If you have a very limited budget and you can only focus on one security awareness activity focused on the message, on one behaviour, what would it be?
Tough question. It was asked by Dr Jessica Barker during the last (ISC)² Secure Summit in Amsterdam. There were hundred of security professionals in the room. The answers were quite classical at the start: Passwords, phishing, trust, and so on.
The best suggestion, from my point of view, was this one: Ask for help!

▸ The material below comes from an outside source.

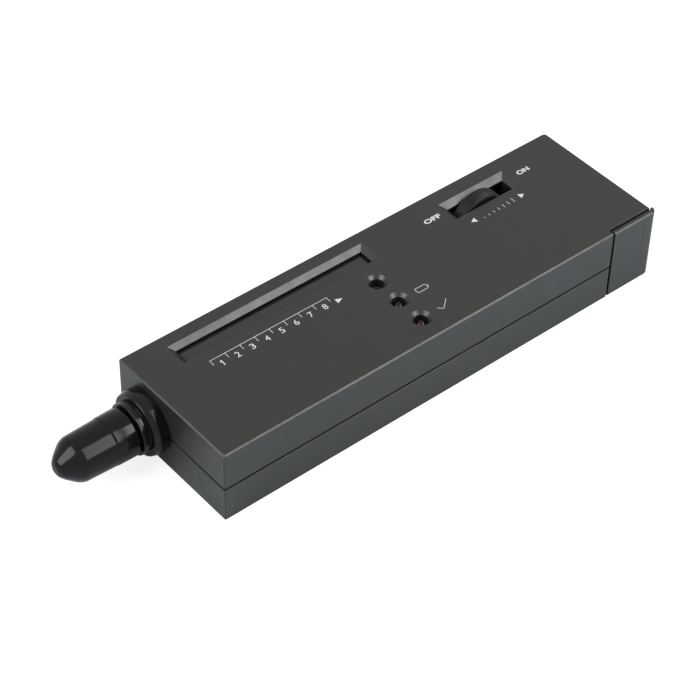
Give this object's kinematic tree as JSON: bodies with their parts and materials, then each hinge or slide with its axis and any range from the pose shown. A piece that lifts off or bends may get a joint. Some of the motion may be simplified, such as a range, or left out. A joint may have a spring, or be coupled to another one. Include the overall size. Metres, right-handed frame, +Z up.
{
  "type": "diamond tester",
  "caption": "Handheld gem tester: flat plastic casing with a capped, sprung probe at the front, a lamp window, a thumbwheel switch and a slide-off battery cover.",
  "frame": {"origin": "centre of the bounding box in X and Y, on the plane that the flat underside rests on", "axes": "-X along the probe towards its tip, +X towards the battery cover, +Y towards the long side with the window and the thumbwheel, +Z up out of the face with the window"},
  "size_m": [0.1704, 0.0418, 0.0234],
  "materials": {
    "case_grey": "fine satin grain",
    "smoked_red": "clear gloss, smoked",
    "gloss_black": "gloss",
    "matt_black": "matt",
    "copper": "polished copper",
    "steel": "satin",
    "nickel": "nickel plated",
    "board_green": "solder mask over glass laminate",
    "lamp_red": "tinted clear",
    "lamp_green": "tinted clear",
    "lamp_yellow": "tinted clear",
    "ceramic": "unglazed ceramic",
    "chip_black": "moulded epoxy",
    "trimmer_blue": "satin",
    "sleeve_blue": "shrunk sleeve",
    "battery_shell": "lacquered metal jacket",
    "lead_red": "vinyl",
    "lead_black": "vinyl",
    "lead_white": "vinyl"
  },
  "bodies": {
    "casing": {"top_shell": "case_grey", "bottom_shell": "case_grey", "display_window": "smoked_red", "contact_plate": "steel", "contact_spring": "nickel", "case_screw_1": "steel", "case_screw_2": "steel", "case_screw_3": "steel", "case_screw_4": "steel", "probe_collar": "matt_black", "probe_nose": "ceramic", "tip_spring": "nickel", "probe_plug": "matt_black", "probe_lead_red": "lead_red", "probe_lead_white": "lead_white", "main_board": "board_green", "board_screw_1": "steel", "board_screw_2": "steel", "board_screw_3": "steel", "scale_lamp_01": "lamp_red", "scale_lamp_02": "lamp_red", "scale_lamp_03": "lamp_red", "scale_lamp_04": "lamp_red", "scale_lamp_05": "lamp_yellow", "scale_lamp_06": "lamp_yellow", "scale_lamp_07": "lamp_yellow", "scale_lamp_08": "lamp_yellow", "scale_lamp_09": "lamp_green", "scale_lamp_10": "lamp_green", "scale_lamp_11": "lamp_green", "scale_lamp_12": "lamp_green", "ready_lamp": "lamp_red", "battery_lamp": "lamp_red", "sounder": "chip_black", "driver_chip": "chip_black", "amplifier_chip": "chip_black", "trimmer": "trimmer_blue", "capacitor_1": "sleeve_blue", "capacitor_2": "sleeve_blue", "volume_control": "chip_black", "volume_board": "board_green", "volume_board_screw_1": "steel", "volume_board_screw_2": "steel", "battery": "battery_shell", "battery_terminal_plus": "nickel", "battery_terminal_minus": "nickel", "battery_clip": "lead_black", "clip_socket": "nickel", "clip_stud": "nickel", "battery_lead_red": "lead_red", "battery_lead_black": "lead_black", "volume_harness": "lead_white"},
    "cap": {"probe_cap": "gloss_black"},
    "tip": {"probe_tip": "copper", "heater_element": "ceramic"},
    "wheel": {"volume_wheel": "matt_black", "wheel_screw": "steel", "control_shaft": "nickel"},
    "cover": {"battery_cover": "case_grey"}
  },
  "joints": [
    {"name": "cap_pull", "type": "slide", "parent": "casing", "child": "cap", "axis": [-1, 0, 0], "range_m": [0, 0.03]},
    {"name": "tip_press", "type": "slide", "parent": "casing", "child": "tip", "axis": [1, 0, 0], "range_m": [0, 0.001], "stiffness_N_per_m": 500, "springref_m": -0.002, "deforming": ["tip_spring"]},
    {"name": "wheel_turn", "type": "hinge", "parent": "casing", "child": "wheel", "pos_m": [0.05145, 0.01166, 0.0154], "axis": [0, 1, 0], "range_deg": [0, 280]},
    {"name": "cover_slide", "type": "slide", "parent": "casing", "child": "cover", "axis": [1, 0, 0], "range_m": [0, 0.03]}
  ]
}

Too often, users don’t ask for help. Likely because they don’t want to lose time waiting on the line while calling the helpdesk or they don’t want to look stupid (and there is probably a lot of other reasons and a mix of it). But security has become an increasingly complicated matter over the years. Hoping our end-users will become better or as good as security professionals might be wishful thinking (although in some cases, average users are better than most security professionals in some security-specific tasks, I’ll come back to that another day).
So, “Ask for help”, is the most reasonable action to ask our users. It is something they can easily understand, it will cover a large panel of situations and probably increase your reaction time and decrease the number of incidents.
Of course, you need to make it easy (simple phone number, easy to remember the email address, one button to click in an email to signal a fishing attempt), responsive (people don’t like to wait) and nice (you don’t like that the person on the line make you feel like a fool).
Think about it. It might be a good start for a more human centric security (hence more efficient and cost effective).